Instructing neuronal connections

Information in the brain travels along neuronal axons that form junctions, or ‘synapses’, with tree-like dendrites of other neurons. Normally, the myriad of neuronal pathways develop into highly organized layers called lamina—distinct areas where axons physically meet dendrites, providing a structural basis for integrating information. How such patterning of neurons actually occurs has long eluded brain scientists.

Now, a team led by Shigeyoshi Itohara at the Brain Science Institute in Wako, has determined that adhesion molecules on terminally projecting axons instruct the laminar configuration within ‘target’ dendrites—branches of neurons that receive signals from axons¹. The researchers found that individual dendrites are divided molecularly and functionally into ‘sub-dendritic segments’, each of which corresponds to information input from a specific group of axons.

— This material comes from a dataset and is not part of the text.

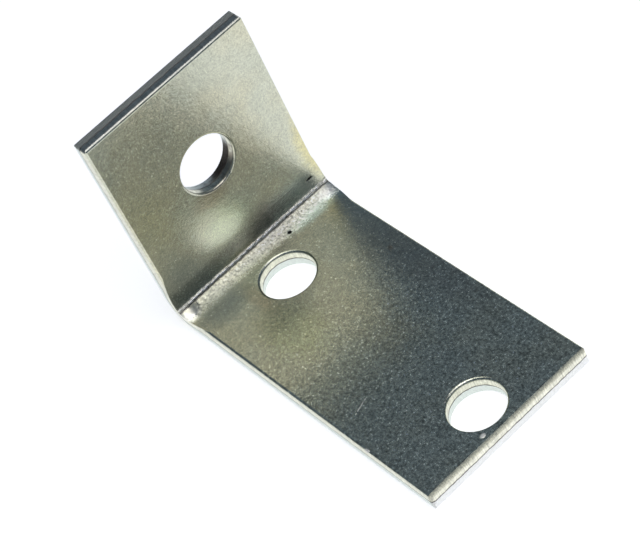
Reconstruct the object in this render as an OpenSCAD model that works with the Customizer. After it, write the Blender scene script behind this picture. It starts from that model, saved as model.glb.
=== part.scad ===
// Angle bracket, folded from one strip of zinc-plated steel and pierced with three screw holes.
// The long leg lies on XY and points along +X, and the short leg stands along +Z.
// The origin is under the middle of the bracket, in the plane of the long leg's outer face.

/* [Strip] */
// Width of the strip
width = 20; // [14:0.5:40]
// Thickness of the sheet
sheet = 1.9; // [1.5:0.1:3]

/* [Legs] */
// Length of the long leg, from the short leg's outer face to the free end
long_leg = 40; // [32:0.5:80]
// Height of the short leg, from the long leg's outer face to its end
short_leg = 25.5; // [20:0.5:60]
// Corner radius of the blank at both ends
corner_r = 0.4; // [0.2:0.1:2]

/* [Fold] */
// Radius of the tight crease along the middle of the fold, on the inside
crease_r = 0.4; // [0.4:0.1:1.5]
// Radius of the gentler curve on each side of the crease, on the inside
flank_r = 6.6; // [2:0.1:7]
// How far the squeezed metal stands out of each side of the fold
bulge = 0.2; // [0.1:0.05:0.4]
// How far that swelling reaches from its centre
bulge_reach = 2.6; // [2:0.1:3]
// How far inside the crease the swelling is centred
bulge_inset = 0.9; // [0.5:0.1:1.2]

/* [Holes] */
// Diameter of the two holes in the long leg
long_hole_d = 5.8; // [3:0.1:8]
// Diameter of the hole in the short leg
short_hole_d = 6.2; // [3:0.1:8]
// From the short leg's outer face to the centre of the hole near the fold
near_hole_x = 8; // [7.5:0.5:16]
// From the long leg's free end to the centre of the hole near it
end_hole_inset = 4; // [4:0.5:12]
// From the long leg's outer face to the centre of the short leg's hole
short_hole_z = 14.25; // [9:0.25:18]
// How far the long leg's holes lie off the middle of the strip
hole_line_y = -0.35; // [-1:0.05:1]

/* [Sheared edges] */
// Radius rolled onto every cut edge at the inner face
roll_r = 0.3; // [0.1:0.05:0.4]
// Depth of the smooth part of a cut, from the inner face
smooth_depth = 0.95; // [0.6:0.05:1.3]
// How far the torn part of a cut leans away by the outer face
torn_lean = 0.08; // [0.04:0.02:0.2]

/* [Hidden] */
$fn = 96;
torn_depth = sheet - smooth_depth;
overrun = 1;
// Each gentler curve turns through the small angle of a 7-24-25 triangle, about 16 degrees
flank_sin = 0.28;
flank_cos = 0.96;
flank_angle = asin(flank_sin);
// How far the fold reaches along each leg from the outer corner
tightening = flank_r - crease_r;
fold_reach = flank_r + sheet - tightening * (flank_cos - flank_sin);
// The crease's axis lies this far from both outer faces
crease_axis = fold_reach - tightening * flank_sin;
bulge_centre = crease_axis - (crease_r - bulge_inset) * cos(45);
bulge_sphere_r = (pow(bulge_reach, 2) + pow(bulge, 2)) / (2 * bulge);

// A sheet lying on the X axis, cut at x = 0, outer face down: torn below, smooth above, rolled on top
module cut_sheet(reach) {
    polygon([[-reach, 0], [-torn_lean, 0], [0, torn_depth], [-reach, torn_depth]]);
    translate([-reach, torn_depth]) square([reach, smooth_depth - roll_r]);
    translate([-reach, torn_depth]) square([reach - roll_r, smooth_depth]);
    translate([-roll_r, sheet - roll_r]) circle(r = roll_r);
}

// The strip's cross-section: the width along X, both sides cut, outer face down
module strip_section() {
    intersection() {
        translate([width / 2, 0]) cut_sheet(width);
        mirror([1, 0]) translate([width / 2, 0]) cut_sheet(width);
    }
}

// Plan of a flat leg: starts at x = 0 and ends at x = reach in two rounded corners
module leg_plan(reach) {
    translate([0, -width / 2]) square([reach - corner_r, width]);
    translate([0, corner_r - width / 2]) square([reach, width - 2 * corner_r]);
    for (side = [-1, 1])
        translate([reach - corner_r, side * (width / 2 - corner_r)]) circle(r = corner_r);
}

// One flat leg along +X from the end of the fold, with its outer face on z = 0
module flat_leg(reach) {
    intersection() {
        rotate([90, 0, 90]) linear_extrude(reach) strip_section();
        translate([reach, width / 2, 0]) rotate([90, 0, 0]) linear_extrude(width) cut_sheet(reach);
        linear_extrude(sheet) leg_plan(reach);
    }
}

// Screw hole punched from the inner face (z = sheet) and torn open towards the outer face (z = 0)
module punched_hole(d) {
    r = d / 2;
    rotate_extrude() {
        translate([0, -overrun]) square([r, sheet + 2 * overrun]);
        polygon([[0, -overrun], [r + torn_lean, -overrun], [r + torn_lean, 0], [r, torn_depth], [0, torn_depth]]);
        difference() {
            translate([0, sheet - roll_r]) square([r + roll_r, roll_r + overrun]);
            translate([r + roll_r, sheet - roll_r]) circle(r = roll_r);
        }
    }
}

// Screw holes of a leg on the X axis; each is [distance from the outer corner, offset, diameter]
module screw_holes(holes) {
    for (hole = holes)
        translate([hole[0], hole[1], 0]) punched_hole(hole[2]);
}

// Cuts every screw hole out of a piece of the folded strip
module pierced() {
    difference() {
        children();
        screw_holes([
            [near_hole_x, hole_line_y, long_hole_d],
            [long_leg - end_hole_inset, hole_line_y, long_hole_d]
        ]);
        stand_up() screw_holes([[short_hole_z, 0, short_hole_d]]);
    }
}

// Lays a leg out along +Z, with its outer face turned to -X
module stand_up() {
    mirror([1, 0, 0]) rotate([0, -90, 0]) children();
}

// Places its children so that their Z axis is a fold axis along Y, at [x, z]
module on_axis(axis) {
    translate([axis[0], 0, axis[1]]) rotate([90, 0, 0]) children();
}

// Sweeps a cross-section of the sheet through the quarter turn that faces the outer corner
module quarter_turn(inner_r) {
    rotate_extrude(angle = 90, start = 180)
        translate([inner_r + sheet, 0]) rotate([0, 0, 90]) children();
}

// The quarter of space round the Z axis that starts at an angle from +X
module quarter_space(start) {
    reach = flank_r + sheet + overrun;
    rotate([0, 0, start]) translate([0, 0, -width]) cube([reach, reach, 2 * width]);
}

// The whole fold: a gentle curve, the tight crease and a gentle curve again, 90 degrees in all
module fold() {
    on_axis([flank_r + sheet, fold_reach]) intersection() {
        quarter_turn(flank_r) children();
        quarter_space(90 + flank_angle);
    }
    on_axis([crease_axis, crease_axis]) intersection() {
        quarter_turn(crease_r) children();
        quarter_space(180 + flank_angle);
        quarter_space(180 - flank_angle);
    }
    on_axis([fold_reach, flank_r + sheet]) intersection() {
        quarter_turn(flank_r) children();
        quarter_space(270 - flank_angle);
    }
}

// The sheet's section without its sheared edges, wider than the strip on both sides
module wide_section() {
    translate([-width / 2 - overrun, 0]) square([width + 2 * overrun, sheet]);
}

// The start of the long leg, drawn over wide
module wide_leg_root() {
    translate([fold_reach, 0, 0]) rotate([90, 0, 90]) linear_extrude(bulge_reach) wide_section();
}

// The fold and the start of both legs, drawn over wide
module wide_corner() {
    fold() wide_section();
    wide_leg_root();
    stand_up() wide_leg_root();
}

// Metal squeezed out of one side at the inside of the fold, in the shape of a shallow dome
module squeezed_side() {
    corner_size = fold_reach + bulge_reach;
    intersection() {
        wide_corner();
        translate([bulge_centre, width / 2 + bulge - bulge_sphere_r, bulge_centre])
            sphere(r = bulge_sphere_r);
        translate([0, width / 2 - overrun, 0]) cube([corner_size, 2 * overrun, corner_size]);
    }
}

module bracket() {
    color("#8f9187") translate([-long_leg / 2, 0, 0]) {
        pierced() translate([fold_reach, 0, 0]) flat_leg(long_leg - fold_reach);
        pierced() stand_up() translate([fold_reach, 0, 0]) flat_leg(short_leg - fold_reach);
        pierced() fold() strip_section();
        squeezed_side();
        mirror([0, 1, 0]) squeezed_side();
    }
}

bracket();
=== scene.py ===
import math

import bpy
from mathutils import Matrix, Vector


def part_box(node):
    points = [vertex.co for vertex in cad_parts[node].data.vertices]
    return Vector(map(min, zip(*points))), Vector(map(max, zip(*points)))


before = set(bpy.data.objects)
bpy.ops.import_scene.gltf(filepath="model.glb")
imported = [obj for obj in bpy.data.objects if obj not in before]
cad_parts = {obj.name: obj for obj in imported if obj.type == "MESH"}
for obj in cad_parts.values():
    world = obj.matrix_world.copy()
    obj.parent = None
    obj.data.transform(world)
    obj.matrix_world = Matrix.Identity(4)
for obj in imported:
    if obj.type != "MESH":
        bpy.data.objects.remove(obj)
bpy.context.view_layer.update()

MM = 0.001

# The bracket's lowest and highest corner, in millimetres, read from the frame
LOW, HIGH = (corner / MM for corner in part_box("bracket"))

# The sheet's thickness, in millimetres
SHEET = 1.9


# ---------------------------------------------------------------- stage, camera and light

# Angles in degrees, distances in metres, lens and sensor in millimetres
CAMERA_AZIMUTH = 69.57
CAMERA_ELEVATION = 44.60
CAMERA_ROLL = -27.82
CAMERA_DISTANCE = 0.24764
CAMERA_LENS = 143.7
CAMERA_SENSOR = 36.0
CAMERA_NEAR = 0.005
CAMERA_FAR = 20.0
CAMERA_AIM = Vector((-8.912, 1.408, SHEET)) * MM

FLOOR_SIZE = 2.4
FLOOR_COLOUR = (0.92, 0.92, 0.92, 1.0)
FLOOR_ROUGHNESS = 0.9
FLOOR_SPECULAR = 0.1
FLOOR_GLOW = 0.70

# Each softbox: name, azimuth, elevation, distance, side, radiance and colour
SOFTBOXES = [
    ("front_softbox", 110.0, 65.0, 0.9, 0.60, 1.50, (0.98, 0.95, 1.05)),
    ("overhead_softbox", 110.0, 92.0, 0.9, 0.45, 2.5, (1.0, 1.0, 1.0)),
]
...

Netrin-G1 and netrin-G2 belong to a family of molecules that promote attraction between cells. Previous studies have demonstrated that netrin-G1 and -G2 proteins bind specific receptors, NGL-1 and NGL-2, respectively. Itohara’s team initially demonstrated selective expression of netrin-G1 and -G2 on axons that project onto individual layers of the brain cortex and hippocampus (Fig. 1); even layers physically juxtaposed to one another express only one of the netrin-G proteins. Interestingly, the team also found similar laminar patterns of netrin-G partner proteins NGL-1 and NGL-2 on target dendrites.

These one-to-one expression patterns of netrin-G and NGL protein suggested that a ‘lock-and-key’ configuration of the proteins might account for lamina-specific organization within sub-dendritic segments. To address this possibility, the team analyzed mice lacking either netrin-G1 or -G2 and found, surprisingly, disruption of laminar neuronal patterns but normal gross brain structure and arrangements of neurons. Closer examination revealed that in the absence of its netrin-G partner, the cognate NGL protein was now distributed diffusely along a given dendrite rather than restricted to a specific segment.

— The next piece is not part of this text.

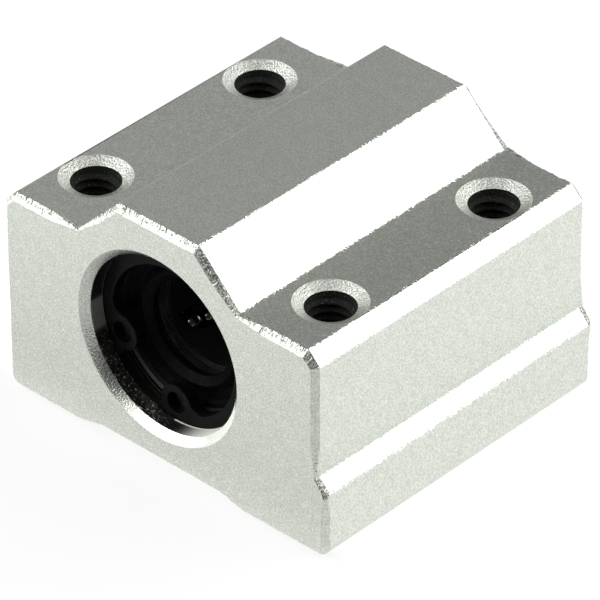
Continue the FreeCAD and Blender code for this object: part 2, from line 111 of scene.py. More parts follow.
# Aluminium: its colour, the tones of its grains, of dust and of painted sheen, and how far each
# place
# darkens it: nicks, scars and grit as wear, the rest as painted shade
ALUMINIUM_GREY = 0.90
ALUMINIUM_TINT = (0.955, 1.0, 0.905)
SPECK_TONES = (0.63, 0.99)
CLOUD_TONES = (0.97, 1.03)
SPARK_TONE = 0.32
# Dust specks, and the painted sheen and highlights of the bore, share this pale tone
DUST_AND_SHEEN_TONE = 0.9
# Painted shade in the bore, deeper in its ring grooves
BORE_SHADE_TONE = 0.16
GROOVE_SHADE_TONE = 0.05
# Painted shade on the left side of the bore's mouth
MOUTH_SHADE_TONE = 0.72
# Painted shade in the threaded holes
HOLE_SHADE_TONE = 0.07
NICK_TONE = 0.22
# Painted shade on the broken ends of the slopes that face up and to the right
SLOPE_END_SHADE_TONE = 0.75
SCAR_TONE = 0.35
GRIT_TONE = 0.75
# Painted shade on the level faces to the right, the right shoulder most
RIGHT_SHOULDER_SHADE_TONE = 0.80

# Aluminium: its roughness, and how much smoother the cut faces and the bore's mouth are
BLASTED_ROUGHNESS = 0.38
CUT_SMOOTHER = 0.08
MOUTH_SMOOTHER = 0.12
HOLE_ROUGHNESS = 0.85
DUST_AND_SHEEN_ROUGHNESS = 0.9

# Noise levels between which a look sets in: above them, or for nicks, scars and grit below them
SPARK_LEVELS = (0.61, 0.71)
WALL_DUST_LEVELS = (0.63, 0.69)
HOLE_DUST_LEVELS = (0.64, 0.74)
HOLE_DUST = 0.3
NICK_LEVELS = (0.42, 0.50)
SCAR_LEVELS = (0.46, 0.54)
GRIT_LEVELS = (0.42, 0.50)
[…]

Itohara and team concluded that the interaction between axon-expressed netrin-G and dendrite-expressed NGL functionally and physically divides dendrites into segments. In other words, ‘trans-neuronal’ mechanisms, rather than cell-intrinsic factors, account for neuronal circuit specificity within a single neuron.

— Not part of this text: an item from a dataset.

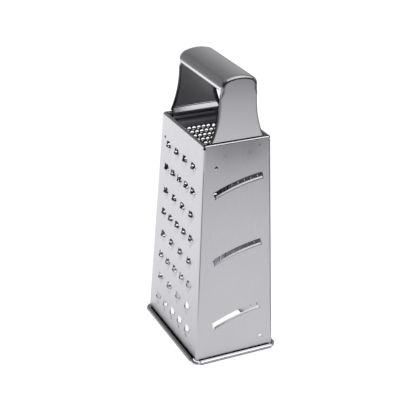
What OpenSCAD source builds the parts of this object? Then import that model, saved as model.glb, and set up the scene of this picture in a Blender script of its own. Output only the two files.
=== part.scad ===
// Four-sided box grater of folded sheet steel on a wire-stiffened base, with an arched grip.
// The slicing side faces -Y, the coarse side -X, the fine side +Y and the rasp side +X.
// Lengths are in millimetres, Z is up and the origin is the middle of the footprint on the floor.

/* [Body] */
// width of the slicing and fine sides where their faces reach the floor
base_w = 70.4; // [66:0.1:76]
// width of the coarse and rasp sides where their faces reach the floor
base_d = 96.9; // [91:0.1:103]
// width of the slicing and fine sides at the rim
rim_w = 56.9; // [54:0.1:61]
// width of the coarse and rasp sides at the rim
rim_d = 77.5; // [73:0.1:83]
// height of the rim above the floor
body_h = 188; // [176:0.5:200]
// thickness of the body sheet
sheet = 0.6; // [0.5:0.05:0.7]
// outer radius of the four upright corner bends
bend_r = 2; // [1.6:0.1:2.6]

/* [Rim hem] */
// outer radius of the rounded fold along the rim
hem_r = 1.45; // [1.2:0.05:1.7]
// length of the flange that hangs inside below the fold
hem_drop = 3; // [2:0.1:4]
// distance from each corner at which the folds begin
hem_start = 1.3; // [0.9:0.1:2]
// bare height left between the fold and the top of a corner bend
bend_notch = 0.6; // [0.4:0.1:1.2]
// width cleared beside a corner bend above its top
corner_relief = 0.3; // [0.2:0.05:0.5]

/* [Base curl] */
// outer radius of the curl rolled round the wire
curl_r = 2; // [1.8:0.05:2.2]
// angle through which the sheet is rolled
curl_turn = 272; // [255:1:285]
// depth of the narrow flat on which the curl stands
foot_cut = 0.12; // [0.06:0.01:0.2]
// radius of the stiffening wire
wire_r = 1.2; // [1:0.05:1.25]
// radius of the bends at the wire's corners, measured at its middle
wire_bend_r = 4; // [3.6:0.1:5]
// distance from a corner to the near end of a curl
curl_near = 2.5; // [2.3:0.1:3.5]
// distance from a corner to the far end of a short side's curl
curl_far = 3.3; // [2.4:0.1:5]
// distance from a corner to the far end of a long side's curl
curl_farther = 6.5; // [4:0.1:8]
// height above the floor of the sheet's edge beside the curls
edge_h = 3.3; // [2.6:0.1:4]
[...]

“We are working hard to investigate the role of netrin-G/NGL interactions on structure and function of the neurons, and to understand how netrin-G1- and -G2-dependent neuronal circuits integrate information,” says Itohara. For now, the team’s data point to an essential role for netrin-G/NGL interactions in determining specific interaction between axon projections and dendrites, which give the characteristic laminar organization of the brain.